13. The ratio of this decision is the same as that of the decision by the Bombay High Court in Popatlal Bikamchand v. Commissioner of Income-tax, referred to earlier. This aspect is made clear by V.S Desai J., who delivered the judgment of the court. This is what his Lordship observed:
“Now, the transaction could be regarded as a conversion of the asset from one form into another: the assets which were transferred to Bai Laxmibai were converted by her into cash which amounted to Rs. 1,54,800 and this amount in cash was held by Bai Laxmibai as the assets held by her in another form. There was another way, however, of looking at the matter, viz., that the sale proceeds which Bai Laxmibai realised on the sale of the assets gave her back the value of the assets and a certain gain over that value. In other words, the amount of Rs. 1,54,800 received by Bai Laxmibai on the sale of the shares held by her, gave her value of the assets, viz., Rs. 69,730, and a gain, viz., Rs. 70,860. The department for the year 1957–58 chose to look upon it in the latter way and took the view that the assets transferred were converted into cash for their corresponding value at the date of the transfer and the rest was the income in the form of capital gains from the said assets. In other words, an amount of Rs. 69,730 represented in cash the transferred asset, while the surplus of Rs. 70,860 constituted the income. That part, which was income, it included within the total income of the husband and brought it to tax. Now that being the basis adopted by the income-tax department, the same must obviously hold good for the subsequent years of taxation. Now, on this basis the amount of Rs. 1,54,800, which Bai Laxmibai deposited with Messrs. Bhivandiwala & Co, constituted the deposit of the transferred assets to the extent of Rs. 69,730 and the deposit of the income which was the balance. The income, which she got in the next year was, therefore, attributable only to the extent of Rs. 4,184 to the transferred assets represented by Rs. 69,730 and the rest was attributable to the balance.”

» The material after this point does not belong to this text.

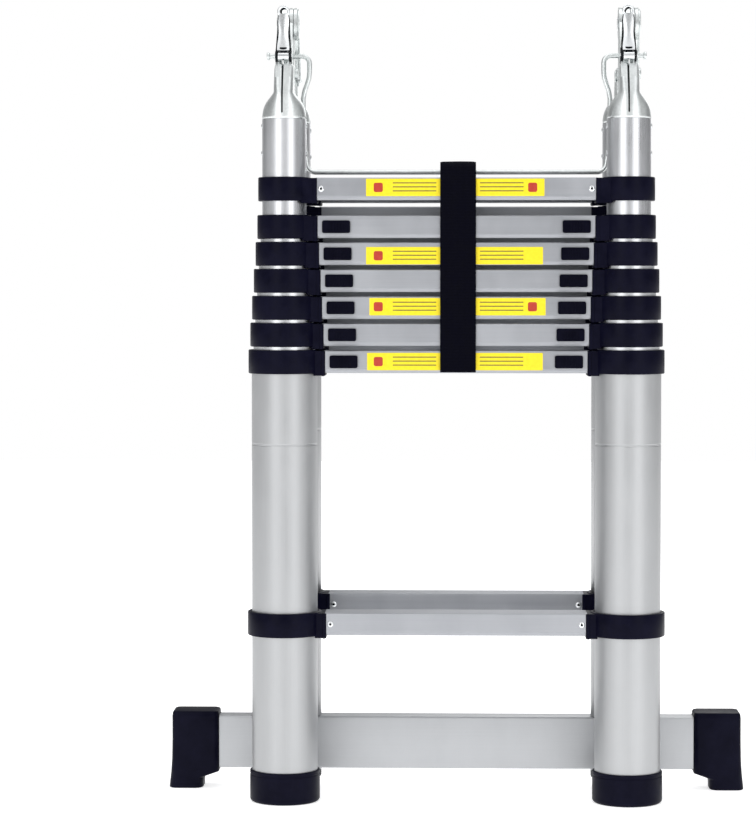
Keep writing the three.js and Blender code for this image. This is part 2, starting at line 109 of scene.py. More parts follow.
def rung_z(half, i):
    """The height of a rung's lower face, read from the frame: the sockets hang just below it."""
    low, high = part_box(section_node(half, i))
    if i == 1:
        return low.z / MM + SOCKET_DROP
    if i < SECTIONS:
        return high.z / MM - RUNG_HEIGHT - RING_LAP
    return high.z / MM - TOP_TUBE_ABOVE


# ---- camera, light and floor ----
CAMERA_AT = (0, -3246, 580)
CAMERA_AIM = (-86.8, -46, 473.4)
LENS = 126.7
SENSOR = 36
SHIFT_Y = -0.04
LIGHT_AIM = (0, 0, 0.45)  # metres, the ladder's middle
FLOOR_HALF = 6.0  # metres
FLOOR_GLOW = 0.62


def make_camera():
    """Level with the upper rungs, straight in front, a little over three metres away."""
    camera = bpy.data.objects.new("camera", bpy.data.cameras.new("camera"))
    bpy.context.collection.objects.link(camera)
    camera.location = Vector(CAMERA_AT) * MM
    aim = Vector(CAMERA_AIM) * MM
    camera.rotation_euler = (aim - camera.location).to_track_quat("-Z", "Y").to_euler()
    camera.data.lens = LENS
    camera.data.sensor_width = SENSOR
    camera.data.shift_y = SHIFT_Y
    camera.data.clip_end = 50
    bpy.context.scene.camera = camera


def make_world():
    """A white studio: brighter ahead and behind, darker to the sides, and plain white to the eye."""
    world = bpy.data.worlds.new("studio")
    bpy.context.scene.world = world
    world.use_nodes = True
    nodes, links = world.node_tree.nodes, world.node_tree.links
    background = nodes["Background"]
    coords = nodes.new("ShaderNodeTexCoord")
    split = nodes.new("ShaderNodeSeparateXYZ")
    links.new(coords.outputs["Generated"], split.inputs[0])
    side = nodes.new("ShaderNodeMath")
    side.operation = "ABSOLUTE"
    links.new(split.outputs["X"], side.inputs[0])
    ramp = nodes.new("ShaderNodeValToRGB")
    stops = ((0.0, 0.62), (0.16, 0.5), (0.34, 0.95), (0.62, 1.0), (0.8, 0.42), (1.0, 0.5))
    for k, (position, value) in enumerate(stops):
        stop = ramp.color_ramp.elements[k] if k < 2 else ramp.color_ramp.elements.new(position)
        stop.position = position
        stop.color = (value, value * 1.005, value * 1.015, 1)
    links.new(side.outputs[0], ramp.inputs[0])
    links.new(ramp.outputs[0], background.inputs["Color"])
    strength = nodes.new("ShaderNodeMath")
    strength.operation = "MULTIPLY"
    for k, (axis, limits) in enumerate((("Y", (0.0, 0.7, 0.76, 0.46)), ("Z", (0.3, 0.95, 1.0, 2.0)))):
        falloff = nodes.new("ShaderNodeMapRange")
        for socket, value in zip(("From Min", "From Max", "To Min", "To Max"), limits):
            falloff.inputs[socket].default_value = value
        links.new(split.outputs[axis], falloff.inputs["Value"])
        links.new(falloff.outputs["Result"], strength.inputs[k])
    links.new(strength.outputs[0], background.inputs["Strength"])
    plain = nodes.new("ShaderNodeBackground")
    plain.inputs["Color"].default_value = (1, 1, 1, 1)
    plain.inputs["Strength"].default_value = 1.0
    path = nodes.new("ShaderNodeLightPath")
    mix = nodes.new("ShaderNodeMixShader")
    links.new(path.outputs["Is Camera Ray"], mix.inputs[0])
    links.new(background.outputs[0], mix.inputs[1])
    links.new(plain.outputs[0], mix.inputs[2])
    links.new(mix.outputs[0], nodes["World Output"].inputs["Surface"])


def area_light(name, location, size, energy):
    """A soft box that faces the ladder's middle."""
    data = bpy.data.lights.new(name, "AREA")
    data.shape = "RECTANGLE"
    data.size, data.size_y = size
    data.energy = energy
    light = bpy.data.objects.new(name, data)
    bpy.context.collection.objects.link(light)
    light.location = location
    light.rotation_euler = (Vector(LIGHT_AIM) - light.location).to_track_quat("-Z", "Y").to_euler()


def make_studio():
    make_world()
    area_light("key", Vector((-1.5, -2.6, 1.4)), (1.6, 2.4), 15)
    area_light("fill", Vector((1.7, -2.3, 1.1)), (1.4, 2.4), 12)
    area_light("top", Vector((0.1, 0.2, 2.6)), (1.8, 1.4), 7)
    area_light("back", Vector((0.6, 2.6, 1.6)), (1.6, 1.6), 12)
    bpy.context.scene.view_settings.view_transform = "Standard"
    half = FLOOR_HALF
    corners = [(-half, -half, 0), (half, -half, 0), (half, half, 0), (-half, half, 0)]
    mesh = bpy.data.meshes.new("floor")
    mesh.from_pydata(corners, [], [(0, 1, 2, 3)])
    floor = bpy.data.objects.new("floor", mesh)
    bpy.context.collection.objects.link(floor)
    floor.data.materials.append(floor_material())


# ---- material helpers ----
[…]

14. What the learned judge in that case opined is that an income arising from an asset transferred by the assessee to his wife is liable to be taxed in the hands of the assessee, but an income arising from that income is not liable to be so taxed.
15. We are unable to agree with the contention of Sri Kirpal that the dividend in dispute in this case should be considered as an income from an income. For the reasons, already stated, we are of the opinion that the dividend received in respect of the said 988 shares is an income arising from the asset transferred by the assessee to his wife. In the result, our answer to the question referred to us is in the affirmative. The assessee to pay the costs of this reference. Advocate's fee Rs. 250.
16. Question answered in the affirmative.